Because the pulsar is rotating, the radiation more closely resembles the water from a spinning lawn sprinkler than it does a light house beam.





The waves of radiation would flow outward from the pulsar at the speed of light, but if you could actually see the radiation as (for example) red lines on a computer simulation, and the area around the pulsar being depicted in the simulation was millions of miles across, the radiated energy would form a spiral that moved away from the pulsar.

The signals from pulsars we receive with radio telescopes on Earth are caused by each successive wave of energy washing past us at the speed of light. The distance between each wave in the spiral is determined by how fast the pulsar is spinning.

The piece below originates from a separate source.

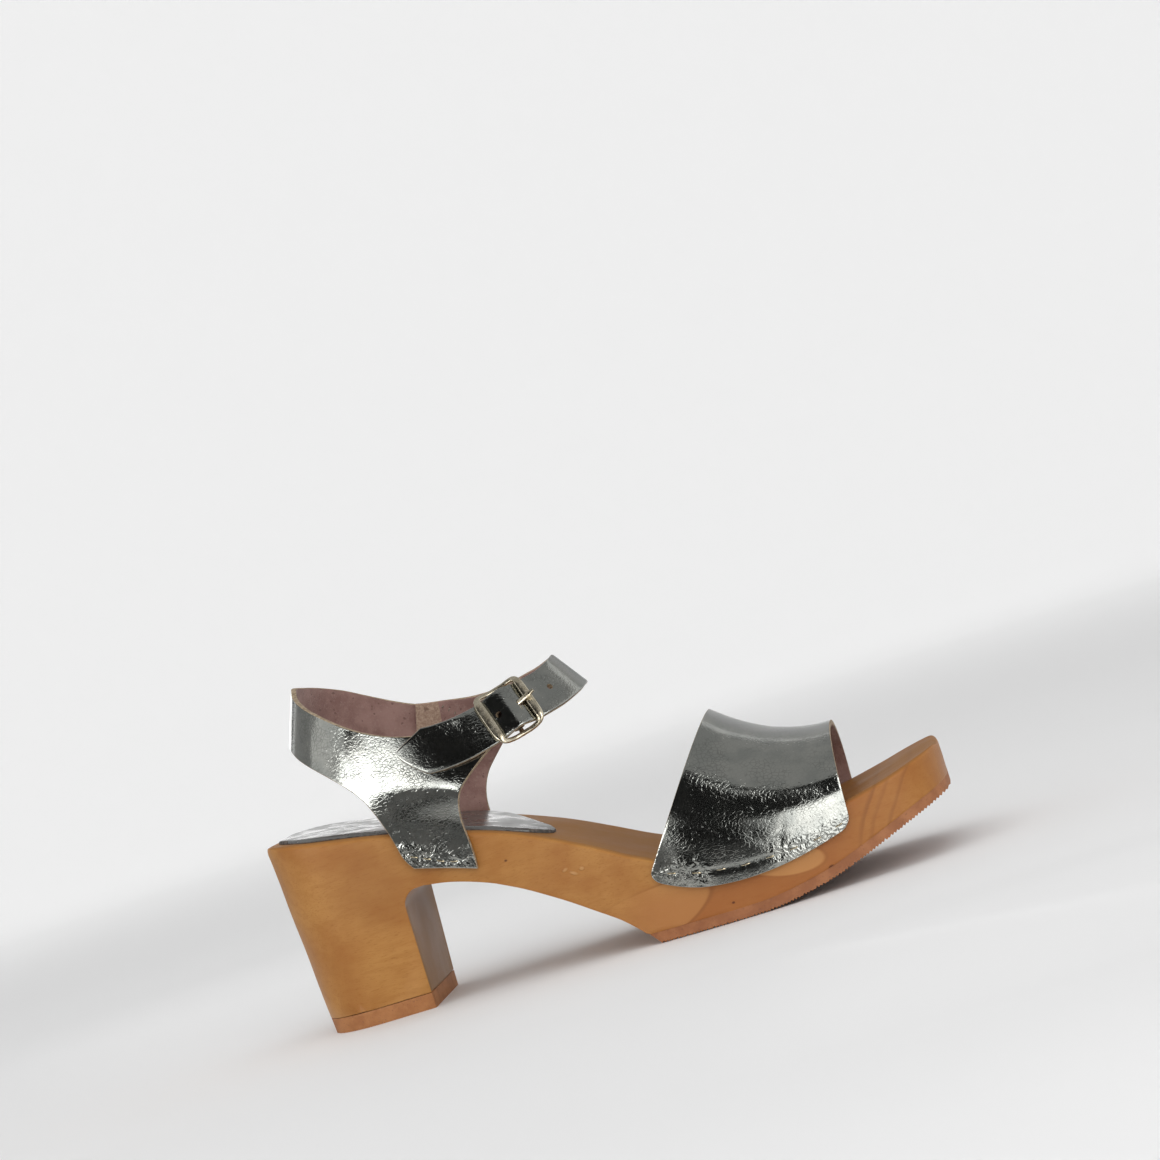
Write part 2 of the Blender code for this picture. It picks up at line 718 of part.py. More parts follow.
def cutter_object(name, bm, matrix, collection):
    bmesh.ops.recalc_face_normals(bm, faces=bm.faces)
    mesh = bpy.data.meshes.new(name)
    bm.to_mesh(mesh)
    bm.free()
    obj = bpy.data.objects.new(name, mesh)
    collection.objects.link(obj)
    obj.matrix_world = matrix
    obj.hide_render = True
    obj.display_type = "WIRE"
    return obj


def cylinder(radius, depth, segments=20):
    bm = bmesh.new()
    bmesh.ops.create_cone(bm, cap_ends=True, segments=segments, radius1=radius,
                          radius2=radius, depth=depth)
    return bm


def box(x, y, z):
    bm = bmesh.new()
    bmesh.ops.create_cube(bm, size=1)
    bmesh.ops.scale(bm, vec=(x, y, z), verts=bm.verts)
    return bm


def axes_matrix(origin, x, y, z):
    matrix = Matrix((x, y, z)).transposed().to_4x4()
    matrix.translation = origin
    return matrix


def pin_origin():
    """Middle of the buckle's centre bar."""
    middle, _, _, out = buckle_frame_axes()
    return middle + out * PIN_HEIGHT


def add_buckle_sleeve(obj):
    """The tab's fold round the centre bar, with a slot for the prong."""
    _, along, across, out = buckle_frame_axes()
    turned = axes_matrix(pin_origin(), along, out, across)
    sleeve = cutter_object("buckle_sleeve_form", cylinder(SLEEVE_RADIUS, SLEEVE_LENGTH),
                           turned, CUTTERS)
    bore = cutter_object("buckle_pin_bore", cylinder(PIN_BORE, SLEEVE_LENGTH * 1.5), turned,
                         CUTTERS)
    slot_size = (2 * SLOT_REACH, 3 * SLEEVE_RADIUS, SLOT_WIDTH)
    slot = cutter_object("prong_slot", box(*slot_size), turned, CUTTERS)
    boolean(obj, sleeve, "UNION")
    boolean(obj, bore, "DIFFERENCE")
    boolean(obj, slot, "DIFFERENCE")


def strap_offset(run):
    """Middle of the strap out from the quarter's face, by distance from the centre bar."""
    reach = BUCKLE_LENGTH / 2 - BAR_WIDTH / 2
    inside = max(0, 1 - (run / reach) ** 2) ** 2
    return GAP + STRAP_THICKNESS / 2 + STRAP_BUMP * inside


def strap_path():
    """Stations of the ankle strap from the tail's tip over the crest to its sewn end."""
    stations = []
    turns = list(np.linspace(TAIL_TURN, BUCKLE_TURN - 0.13, 8)[:-1])
    turns += list(np.linspace(BUCKLE_TURN - 0.13, BUCKLE_TURN + 0.13, 25))
    turns += list(np.linspace(BUCKLE_TURN + 0.13, 1, 7)[1:])
    speed = ring_speed(BUCKLE_TURN)
    for turn in turns:
        stations.append((turn, "outer", strap_offset((turn - BUCKLE_TURN) * speed)))
    inside = -(QUARTER_THICKNESS + GAP + STRAP_THICKNESS / 2)
    flat = GAP + STRAP_THICKNESS / 2
    for turn in np.linspace(1, SEWN_TURN, 15)[1:]:
        share = blend(0.80, 0.98, turn)
        stations.append((turn, "inner", mix(inside, flat, share)))
    return stations


def strap_frames():
    """Middle points and directions along the strap, tail first."""
    stations = strap_path()
    points = []
    for turn, side, offset in stations:
        middle = ring_middle(turn, side)
        ahead = ring_middle(min(turn + 0.01, 1), side)
        behind = ring_middle(turn - 0.01, side)
        along = ahead - behind
        if turn > 0.995:
            along = Vector((0, 1, 0))
        elif side == "inner":
            along = -along
        along.normalize()
        across, out = strap_axes(along, turn, side)
        points.append((middle + out * offset, across, out))
    frames = []
    for i, (point, across, out) in enumerate(points):
        before = points[max(i - 1, 0)][0]
        after = points[min(i + 1, len(points) - 1)][0]
        along = (after - before).normalized()
        across = (across - along * across.dot(along)).normalized()
        normal = across.cross(along)
        if normal.dot(out) < 0:
            normal = -normal
        frames.append((point, along, across, normal.normalized()))
    return frames


def strap_section(point, across, out, width, thickness):
    """Flat section with rounded long edges."""
    edge = thickness * 0.35
    shape = [(-width / 2, -thickness / 2 + edge), (-width / 2 + edge, -thickness / 2),
             (0, -thickness / 2), (width / 2 - edge, -thickness / 2),
             (width / 2, -thickness / 2 + edge), (width / 2, thickness / 2 - edge),
             (width / 2 - edge, thickness / 2), (0, thickness / 2),
             (-width / 2 + edge, thickness / 2), (-width / 2, thickness / 2 - edge)]
    return [point + across * w + out * n for w, n in shape]


def make_ankle_strap(material, collection):
    frames = strap_frames()
    rings = []
    run = 0
    last = frames[0][0]
    for point, _, across, out in frames:
        run += (point - last).length
        last = point
        share = min(1, 0.12 + 0.88 * (run / TAIL_POINT) ** 0.8)
        rings.append(strap_section(point, across, out, STRAP_WIDTH * share, STRAP_THICKNESS))
    obj = new_object("ankle_strap", loft(rings), material, collection)
    cut_strap_holes(obj, frames)
    return obj


def cut_strap_holes(obj, frames):
    """Punched holes: one takes the prong, one lies in the buckle, one is past it."""
    points = [frame[0] for frame in frames]
    steps = [0] + [(b - a).length for a, b in zip(points, points[1:])]
    runs = np.cumsum(steps)
    prong_cut = cutter_object("prong_hole", cylinder(PRONG_WIDTH / 2 + PRONG_PLAY, 0.010, 12),
                              prong_hole_matrix(), CUTTERS)
    boolean(obj, prong_cut, "DIFFERENCE")
    pin = pin_origin()
    start = runs[int(np.argmin([(p - pin).length for p in points]))]
    for run in HOLE_RUNS:
        i = int(np.argmin(abs(runs - start - run)))
        point, along, across, normal = frames[i]
        matrix = axes_matrix(point, along, normal.cross(along), normal)
        matrix = matrix @ Matrix.Rotation(math.radians(8), 4, "Z")
        hole = cutter_object("strap_hole", cylinder(HOLE_DIAMETER / 2, 0.003, 12), matrix,
                             CUTTERS)
        boolean(obj, hole, "DIFFERENCE")


def prong_slope():
    return (PRONG_TIP_HEIGHT - PIN_HEIGHT) / (BUCKLE_LENGTH / 2 - BAR_WIDTH / 2)


def prong_hole_matrix():
    _, along, across, out = buckle_frame_axes()
    direction = (along + out * prong_slope()).normalized()
    centre = pin_origin() + direction * PRONG_CROSSING * 1.15
    normal = across.cross(direction)
    return axes_matrix(centre, normal, across, direction)


def make_buckle_frame(material, collection):
    """Bowed frame with flat bars, and its round centre bar."""
    middle, along, across, out = buckle_frame_axes()
    half_length = BUCKLE_LENGTH / 2 - BAR_WIDTH / 2
    half_width = STRAP_WIDTH / 2 + RAIL_CLEARANCE + RAIL_WIDTH / 2
    count = 40
    rings = []
    for k in range(count):
        angle = 2 * math.pi * k / count
        power = 0.26
        a = math.copysign(abs(math.cos(angle)) ** power, math.cos(angle)) * half_length
        w = math.copysign(abs(math.sin(angle)) ** power, math.sin(angle)) * half_width
        rings.append((a, w))
    sections = []
    for k, (a, w) in enumerate(rings):
        before = Vector(rings[k - 1])
        after = Vector(rings[(k + 1) % count])
        tangent = (after - before).normalized()
        side = Vector((tangent.y, -tangent.x))
        bar = abs(math.cos(2 * math.pi * k / count)) ** 2
        width = mix(RAIL_WIDTH, BAR_WIDTH, bar)
        height = mix(PIN_HEIGHT, BAR_HEIGHT, (a / half_length) ** 2)
        section = []
        for j in range(8):
            turn = 2 * math.pi * (j + 0.5) / 8
            sideways = side * math.cos(turn) * width / 2
            lift = height + math.sin(turn) * BAR_THICKNESS / 2
            section.append(middle + along * (a + sideways.x) + across * (w + sideways.y)
                           + out * lift)
        sections.append(section)
    obj = new_object("buckle_frame", loft(sections, closed=True), material, collection)
    turned = axes_matrix(pin_origin(), along, out, across)
    pin = cutter_object("buckle_pin_form", cylinder(PIN_RADIUS, 2 * half_width, 12), turned,
                        CUTTERS)
    boolean(obj, pin, "UNION")
    return obj


def make_buckle_prong(material, collection):
    """Flat prong: an eye round the centre bar and an arm over the toe-side bar."""
    _, along, across, out = buckle_frame_axes()
    inner = PIN_BORE
    outer = PRONG_EYE
    half = PRONG_THICKNESS / 2
    slope = math.atan(prong_slope())
    reach = (BUCKLE_LENGTH / 2 + BAR_WIDTH * 0.1) / math.cos(slope)
    start = math.asin(half / outer)
    profile = []
    for k in range(15):
        angle = start + (2 * math.pi - 2 * start) * k / 14
        profile.append((outer * math.cos(angle), outer * math.sin(angle)))
    profile += [(reach - half, -half), (reach, 0), (reach - half, half)]
    hole = [(inner * math.cos(2 * math.pi * k / 14), inner * math.sin(2 * math.pi * k / 14))
            for k in range(14)]
    curve = bpy.data.curves.new("prong_outline", "CURVE")
    curve.dimensions = "2D"
    curve.fill_mode = "BOTH"
    curve.extrude = PRONG_WIDTH / 2
    for outline in (profile, hole):
        spline = curve.splines.new("POLY")
        spline.points.add(len(outline) - 1)
        for point, (x, y) in zip(spline.points, outline):
            point.co = (x, y, 0, 1)
        spline.use_cyclic_u = True
    direction = (along * math.cos(slope) + out * math.sin(slope)).normalized()
    normal = (out * math.cos(slope) - along * math.sin(slope)).normalized()
    source = bpy.data.objects.new("prong_outline", curve)
    collection.objects.link(source)
    bpy.context.view_layer.update()
    graph = bpy.context.evaluated_depsgraph_get()
    mesh = bpy.data.meshes.new_from_object(source.evaluated_get(graph))
    bpy.data.objects.remove(source)
    bm = bmesh.new()
    bm.from_mesh(mesh)
    bpy.data.meshes.remove(mesh)
    bmesh.ops.remove_doubles(bm, verts=bm.verts, dist=WELD / 50)
    bmesh.ops.transform(bm, matrix=axes_matrix(pin_origin(), direction, normal,
                                               direction.cross(normal)), verts=bm.verts)
    return new_object("buckle_prong", bm, material, collection)


def make_material(name, colour, roughness, metallic):
    material = bpy.data.materials.new(name)
    material.use_nodes = True
    shader = material.node_tree.nodes["Principled BSDF"]
    shader.inputs["Base Color"].default_value = (*colour, 1)
    shader.inputs["Roughness"].default_value = roughness
    shader.inputs["Metallic"].default_value = metallic
    material.diffuse_color = (*colour, 1)
    return material


for old in list(bpy.data.objects):
    bpy.data.objects.remove(old)

SANDAL = bpy.data.collections.new("clog_sandal")
CUTTERS = bpy.data.collections.new("cutters")
bpy.context.scene.collection.children.link(SANDAL)
bpy.context.scene.collection.children.link(CUTTERS)

MAKERS = {
    "wood_sole": (make_wood_sole, (0.47, 0.22, 0.08), 0.35, 0),
    "forefoot_outsole": (make_outsole, (0.36, 0.14, 0.06), 0.6, 0),
    "heel_lift": (make_heel_lift, (0.36, 0.14, 0.06), 0.6, 0),
    "heel_sock": (make_heel_sock, (0.75, 0.76, 0.78), 0.35, 0.8),
    "vamp_band": (make_vamp_band, (0.42, 0.42, 0.42), 0.25, 0.9),
    "heel_quarter": (make_heel_quarter, (0.42, 0.42, 0.42), 0.25, 0.9),
    "ankle_strap": (make_ankle_strap, (0.42, 0.42, 0.42), 0.25, 0.9),
    "buckle_frame": (make_buckle_frame, (0.50, 0.42, 0.30), 0.3, 1),
    "buckle_prong": (make_buckle_prong, (0.50, 0.42, 0.30), 0.3, 1),
}

pieces = []
for piece_name, (maker, colour, roughness, metallic) in MAKERS.items():
    pieces.append(maker(make_material(piece_name, colour, roughness, metallic), SANDAL))

shoe = bpy.data.objects.new("clog_sandal_frame", None)
SANDAL.objects.link(shoe)
shoe.location.x = -HEEL_FLAT_MIDDLE
for piece in pieces + list(CUTTERS.objects):
    piece.parent = shoe
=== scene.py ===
"""Looks of the clog sandal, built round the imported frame.

Lengths are in metres. Shapes are worked out with the heel's foot at x = 0, as in the part's
source, and moved to the frame's origin when each piece is made.
"""

import math

import bmesh
import bpy
import numpy as np
from mathutils import Matrix, Vector, noise


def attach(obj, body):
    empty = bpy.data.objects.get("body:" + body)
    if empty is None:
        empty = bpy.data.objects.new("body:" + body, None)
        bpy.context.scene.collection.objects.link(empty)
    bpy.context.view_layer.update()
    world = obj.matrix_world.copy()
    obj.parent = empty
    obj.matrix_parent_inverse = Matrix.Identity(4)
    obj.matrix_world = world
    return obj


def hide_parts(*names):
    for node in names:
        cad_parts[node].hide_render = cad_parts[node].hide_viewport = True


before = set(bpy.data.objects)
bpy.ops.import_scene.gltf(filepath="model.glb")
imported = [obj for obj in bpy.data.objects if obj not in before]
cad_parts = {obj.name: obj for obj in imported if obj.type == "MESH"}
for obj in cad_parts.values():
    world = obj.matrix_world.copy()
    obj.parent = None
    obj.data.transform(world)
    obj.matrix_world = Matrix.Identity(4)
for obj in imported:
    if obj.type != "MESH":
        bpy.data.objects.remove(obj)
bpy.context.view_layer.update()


# Driving sizes of the sole, in metres
LENGTH = 0.238  # back of the footbed to the tip of the toe
BALL_WIDTH = 0.087  # widest across the wood
HEEL_WIDTH = 0.062  # across the heel seat
SEAT_HEIGHT = 0.0696  # footbed above the floor at the heel
TOE_SPRING = 0.020  # underside of the toe above the floor
OUTSOLE_THICKNESS = 0.004
LIFT_THICKNESS = 0.0055
SOCK_THICKNESS = 0.0013
EDGE_ROUND = 0.002  # rounding of the footbed's rim
BREAST = 0.1895  # front face of the heel, as a share of the length
HEEL_LEAN = 0.0039  # how far the heel's back leans out from floor to seat
HEEL_TAPER = 0.177  # share of its width that the heel loses down to the floor
BREAST_FILLET = 0.006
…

If it spun only one time per second, for example, the waves would be 0.5 light seconds apart, because pulsars sends out two beams on each side.

And that's why I made the illustration for that scene in The Wishbone Express the way it looks below. It shows the ship's cockpit canopy/computer display as it enhances the view ahead with its CGI image of the star and the radiation moving outward in ripple-like waves.





I'm rather proud of having thought of that idea, and I'm fond of the illustration I created for the scene, too.